Title: Historical Mobilities
Description:
Humans move.
Movement is the primary indicator of human vitality, from beating heart to subsistence.
Scholars of the human experience striving to represent its condition accurately account not only for Thomas Hobbes’ 17th-century observation that “life is but a motion of limbs,” in Hobbes 1968 (cited under General Overview on Historical Mobilities); they also document our general practice of mediating this “motion” with technologies, while analyzing the social and cultural consequences of both.
Mobilities and historical mobilities apprehend that heterogeneous movement and its mediation occupy a central place in earthly life, whether cell mitosis or container ships.
This means mobilities studies also adopt, if implicitly, a post-humanist worldview: nonhuman life as intrinsic to, and a determinant of, the human.
In this, mobilities studies likely insinuate that sentience itself demands movement (sentience also including the botanical ability to perceive stimuli and forms of consciousness in the zoological realms).
Subsistence and security, and competitive and mutual survival among all life forms—micro-scale to macro-scale—require persistent mobility: a blizzard of movement from the slow motion of photosynthesizing plants to the GPS-guided motion of combine harvesters.
Thus, mobilities theoretically assume that all life—but primarily humans, human societies, social networks, technologies, and even the profusion, interrelatedness, and processual nature of human spaces and places—possesses essential motives for, and forms of, mobilizing.
This entails accounting for how mobilities change and stay the same, for there is a curious stability and constancy to mobilities, as Pooley 2017 (cited under General Overview on Historical Mobilities) maintains and Hobbes’ dictum implies.
Importantly, mobilities and historical mobilities studies epitomize Foucault’s democratic championing of the insurrection of disqualified and subordinated knowledges—causing a methodological revolution of diverse and radically inclusive theoretical postures.
Subsequent historical mobilities research, then, balances on a plurality of methods investigating, explaining—and complicating—a traditionally elementary issue: historical human movement, ultimately the basic definition of the term.
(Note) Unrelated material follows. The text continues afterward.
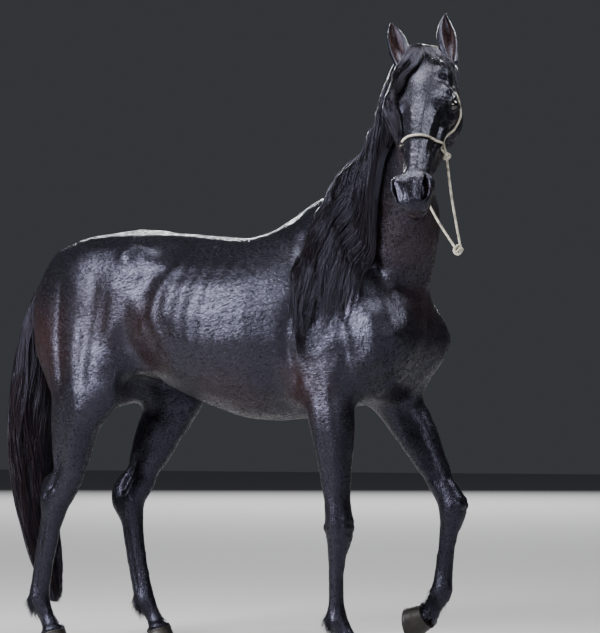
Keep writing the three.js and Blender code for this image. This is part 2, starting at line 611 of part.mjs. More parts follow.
// The forelock falls from between the ears over the right of the face; its guides are in the head's frame.
const forelock = sheet(headOnNeck, [
  [[-38, -30, 20], [45, -40, 30], [115, -78, 20], [190, -98, 0], [285, -86, -30]],
  [[-38, -4, 20], [55, -18, 30], [135, -52, 30], [220, -72, 20], [318, -70, 0]],
  [[-38, 24, 20], [65, 10, 30], [150, -22, 30], [228, -42, 30], [305, -50, 10]],
], 6, 8, 4, 14, headToWorld);

// The tail hangs from the dock: rings of [x, z, half depth, half width, tilt in degrees].
const tailRings = [
  [-752, 1370, 46, 46, 84], [-805, 1366, 44, 44, 68], [-848, 1334, 46, 48, 38], [-878, 1262, 53, 57, 15],
  [-902, 1150, 64, 74, 6], [-922, 1010, 76, 90, 3], [-931, 860, 82, 100, 0], [-929, 700, 84, 104, -2],
  [-910, 540, 80, 96, -5], [-880, 400, 70, 82, -8], [-848, 270, 52, 62, -8], [-824, 185, 30, 36, -8],
  [-814, 148, 10, 14, -8],
];
const tail = loft(tailRings.map(([x, z, depth, width, tilt]) =>
  Array.from({ length: 12 }, (_, i) => {
    const angle = (i / 12) * 2 * Math.PI;
    const reach = Math.cos(angle) * depth;
    return [x + reach * Math.cos(rad(tilt)), Math.sin(angle) * width, z + reach * Math.sin(rad(tilt))];
  })));
addPiece("tail", offFlesh(tail), blackHair);

// ---- Halter: ropes laid on the head from cheek knot to cheek knot, with a loop that hangs below the chin ----
// A point on the head at u along it, turned by angle degrees from its left side over the top.
function onHead(u, angle, lift = ropeRadius + 2) {
  const [c, s] = [Math.cos(rad(angle)), Math.sin(rad(angle))];
  const axisHeight = -75;
  let reach = 10;
  for (let i = 0; i < 80; i++) {
    const d = torsoAndHead(...headToWorld([u, c * reach, axisHeight + s * reach])) - lift;
    if (d > -0.2) break;
    reach += Math.max(-d * 0.6, 0.3);
  }
  return headToWorld([u, c * reach, axisHeight + s * reach]);
}

function rope(points, steps, radius) {
  const curve = new THREE.CatmullRomCurve3(points.map((p) => new THREE.Vector3(...p)), false, "centripetal");
  const sides = 6;
  const section = new THREE.Shape(Array.from({ length: sides }, (_, i) =>
    new THREE.Vector2(Math.cos((i / sides) * 2 * Math.PI), Math.sin((i / sides) * 2 * Math.PI))
      .multiplyScalar(radius)));
  return fromGeometry(new THREE.ExtrudeGeometry(section, { steps, extrudePath: curve, bevelEnabled: false }));
}
const knot = (centre, radius) =>
  fromGeometry(new THREE.IcosahedronGeometry(radius, 1).translate(...centre));

const noseAt = (angle) => 290 + 81 * (0.5 + 0.5 * Math.sin(rad(angle))) ** 0.7; // lower on the cheeks
const cheekAngle = -60;
const cheekKnots = { left: onHead(286, cheekAngle, 18), right: onHead(286, 180 - cheekAngle, 18) };
const chinKnot = [1050, -492, 1296];
const noseAngles = [-40, -15, 12, 38, 62, 90, 118, 142, 168, 195, 220];
const crownWay = [[262, -46], [212, -35], [160, -26], [105, -16], [50, -6], [0, 8], [-36, 27], [-48, 55], [-52, 90]];
const crownPoints = [...crownWay, ...crownWay.slice(0, -1).reverse().map(([u, angle]) => [u, 180 - angle])];
const ropes = {
  halter_noseband: [[cheekKnots.left, ...noseAngles.map((a) => onHead(noseAt(a), a)), cheekKnots.right], 12],
  halter_crown: [[cheekKnots.left, ...crownPoints.map(([u, angle]) => onHead(u, angle)), cheekKnots.right], 21],
  halter_chin_left: [[cheekKnots.left, mix(cheekKnots.left, chinKnot, 0.5), add(chinKnot, [7, 3, 5])], 4],
  halter_chin_right: [[cheekKnots.right, add(mix(cheekKnots.right, chinKnot, 0.5), [0, 0, -24]), add(chinKnot, [-7, -3, 5])], 6],
};
const knots = {
  halter_knot_left: [cheekKnots.left, 11],
  halter_knot_right: [cheekKnots.right, 11],
  halter_knot_chin: [chinKnot, 17],
};
const fatKnots = Object.values(knots).map(([centre, radius]) => knot(centre, radius + seam));
const fatRopes = [];
for (const [name, [points, steps]] of Object.entries(ropes)) {
  const offKnots = fatKnots.reduce((s, k) => s.subtract(k), rope(points, steps, ropeRadius));
  addPiece(name, offFlesh(offKnots), ropeCotton);
  fatRopes.push(rope(points, steps, ropeRadius + seam));
}
for (const [name, [centre, radius]] of Object.entries(knots))
  addPiece(name, offFlesh(knot(centre, radius)), ropeCotton);

const underHalter = (s) => [...fatRopes, ...fatKnots].reduce((rest, piece) => rest.subtract(piece), s);
for (const [name, s] of Object.entries(ears)) addPiece(name, underHalter(offFlesh(s)), blackCoat);
const offNeck = (s) => s.subtract(neckBody).subtract(neckBody.translate(-seam, -seam, seam));
addPiece("mane", underHalter(offNeck(offFlesh(mane))), blackHair);
addPiece("forelock", underHalter(offFlesh(forelock).subtract(eyeSockets)), blackHair);

const group = new THREE.Group();
for (const mesh of meshes.values()) group.add(mesh);
group.position.set(...originShift);

export default group;
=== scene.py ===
# Black riding horse, life size: skin, coat, mane, tail, eyes, hooves and rope halter around the fixed frame
import math
import bpy
import bmesh
import numpy as np
from mathutils import Matrix, Vector
from mathutils.bvhtree import BVHTree


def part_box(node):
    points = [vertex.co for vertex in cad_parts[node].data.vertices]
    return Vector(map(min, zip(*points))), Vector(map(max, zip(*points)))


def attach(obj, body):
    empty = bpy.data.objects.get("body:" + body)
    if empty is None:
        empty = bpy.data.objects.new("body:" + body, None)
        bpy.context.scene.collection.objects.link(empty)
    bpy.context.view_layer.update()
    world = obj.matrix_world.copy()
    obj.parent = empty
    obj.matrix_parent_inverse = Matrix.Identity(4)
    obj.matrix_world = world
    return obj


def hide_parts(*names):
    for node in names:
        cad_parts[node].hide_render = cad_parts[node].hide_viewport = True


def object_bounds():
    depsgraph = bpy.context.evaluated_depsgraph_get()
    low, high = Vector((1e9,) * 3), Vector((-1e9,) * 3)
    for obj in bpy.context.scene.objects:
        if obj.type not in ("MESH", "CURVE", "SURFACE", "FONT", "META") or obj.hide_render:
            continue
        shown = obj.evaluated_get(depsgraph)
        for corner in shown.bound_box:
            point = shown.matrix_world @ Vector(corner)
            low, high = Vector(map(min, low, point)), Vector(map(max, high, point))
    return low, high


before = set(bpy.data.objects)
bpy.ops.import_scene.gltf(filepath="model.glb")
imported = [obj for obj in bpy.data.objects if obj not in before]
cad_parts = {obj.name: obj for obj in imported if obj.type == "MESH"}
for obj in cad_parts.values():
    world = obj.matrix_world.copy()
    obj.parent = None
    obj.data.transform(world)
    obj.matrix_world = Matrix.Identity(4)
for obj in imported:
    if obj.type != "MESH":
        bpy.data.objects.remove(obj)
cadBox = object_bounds()
bpy.ops.object.select_all(action="DESELECT")
mm = 0.001  # a millimetre in metres

# Body places are in millimetres: x runs from tail to chest, y to the horse's left, z up from the floor.
pose = {
    "footPlace": (529.5, -150.0),  # middle of the standing right forefoot
    "poll": (871.0, -348.0, 1924.0),
    "headYaw": -71.0,
    "headPitch": 49.0,
    "headRoll": 5.0,
}
footLow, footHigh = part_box("fore_right_hoof")
bodyOrigin = np.array([
    (footLow[0] + footHigh[0]) / 2 - pose["footPlace"][0] * mm,
    (footLow[1] + footHigh[1]) / 2 - pose["footPlace"][1] * mm,
    0.0,
])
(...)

However, historical mobilities researchers complicate even this foundational idea, apprehending that, like the variegated historical “publics” mobilities have depicted, served, and been associated with, mobilities exist as multiplicities and demand differentiated methodological and empirical positions—to investigate a miscellany of possible historical mobilities, London omnibuses or Middle Passage slave ships among them.
Accordingly, the literature of historical mobilities not only reveals a panoply of historical experiences and explanations; it also exceeds describing and prescribing the fact of mobilities and their technologies, respecting the usually unsubtle presence of gender, “race,” class, ability, power, and political economy in the deployment and use of mobilities and mobilities technologies.